Navalny has since been evacuated from the Russian city of Omsk to Berlin where German doctors say initial examinations suggest he was poisoned with some kind of cholinesterase inhibitor.
“If the reports prove accurate, the United States supports the EU’s call for a comprehensive investigation and stands ready to assist in that effort,” U.S. Secretary of State Mike Pompeo said in a statement issued Tuesday.
“Mr.
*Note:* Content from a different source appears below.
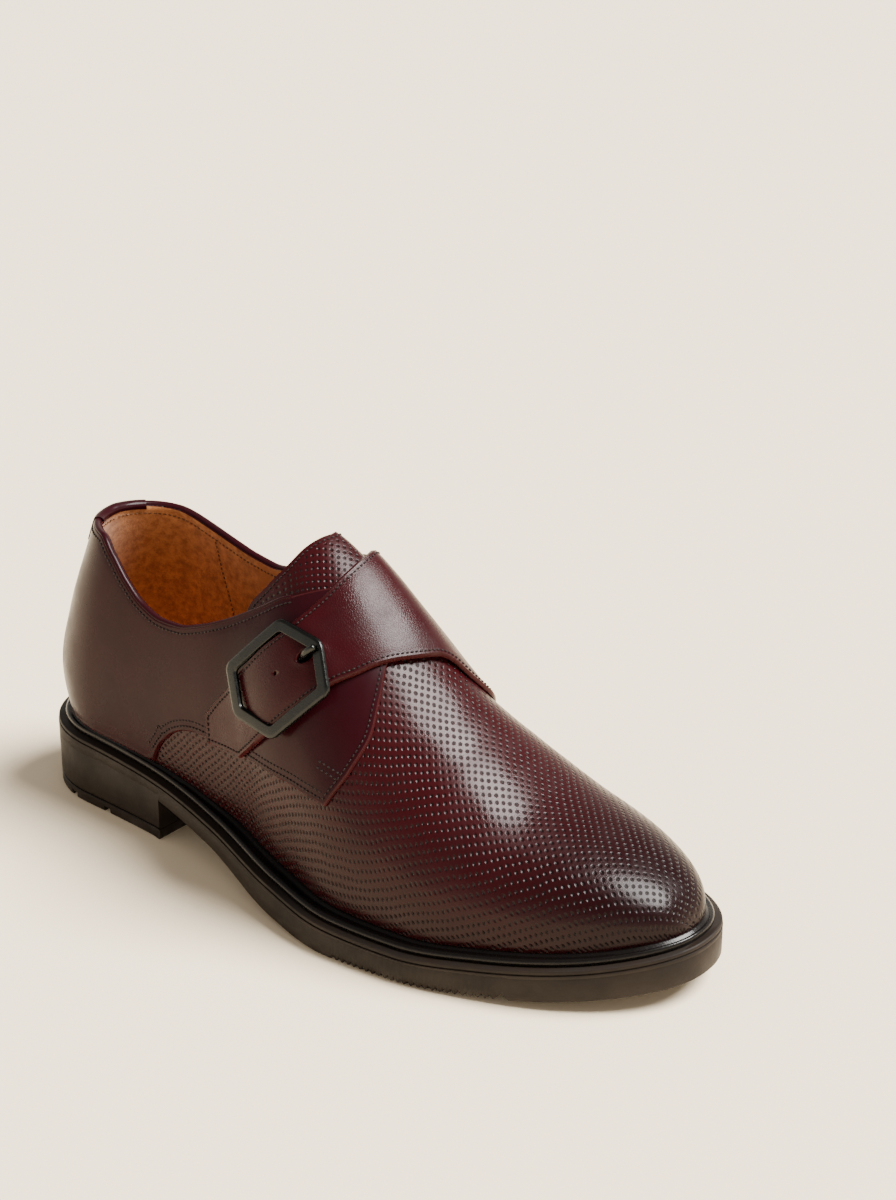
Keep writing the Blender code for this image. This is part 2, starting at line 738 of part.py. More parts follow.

Navalny’s family and the Russian people deserve to see a full and transparent investigation carried out, and for those involved to be held accountable,” added the statement from Pompeo.
The Kremlin said on Tuesday it saw no need to investigate the circumstances of Navalny’s illness yet — arguing findings from a German laboratory that suggested poisoning were premature.
Russian specialists in Omsk charged with Navalny’s initial care insist they found no evidence of poisoning during tests.
Russia’s Foreign Ministry also issued a statement that took direct umbrage at Biegun raising Navalny’s case while in Moscow.
“We find it deeply offensive the accusation among western capitals that there was an effort to “hide the truth” by the doctors in Omsk, who provided Navalny with immediate and highly professional care,” read the statement.
“Moreover the suspicious speed with which Washington and Brussels have accepted the version of a poisoning of Navalny was brought to the attention of our American interlocutor,” added the statement.
“Unavoidable is the question — who benefits from this? The Russian leadership certainly does not.”
The speaker of Russia’s lower house of parliament, the Duma, Vyacheslav Volodin, has called for an investigation focusing on whether hostile foreign powers carried out the attack on Navalny to blacken Russia’s image.
Modern Russia has a history of poisonings and attacks against perceived government critics.
Despite broad differences over Navalny’s illness, Biegun’s visit also included talks on U.S.-Russian arms control and working with Moscow to contain North Korea’s nuclear ambitions.
On Wednesday, Biegan also met with representatives from civil society to express continued U.S. support for human rights and independent voices in Russia, according to an Embassy spokeswoman.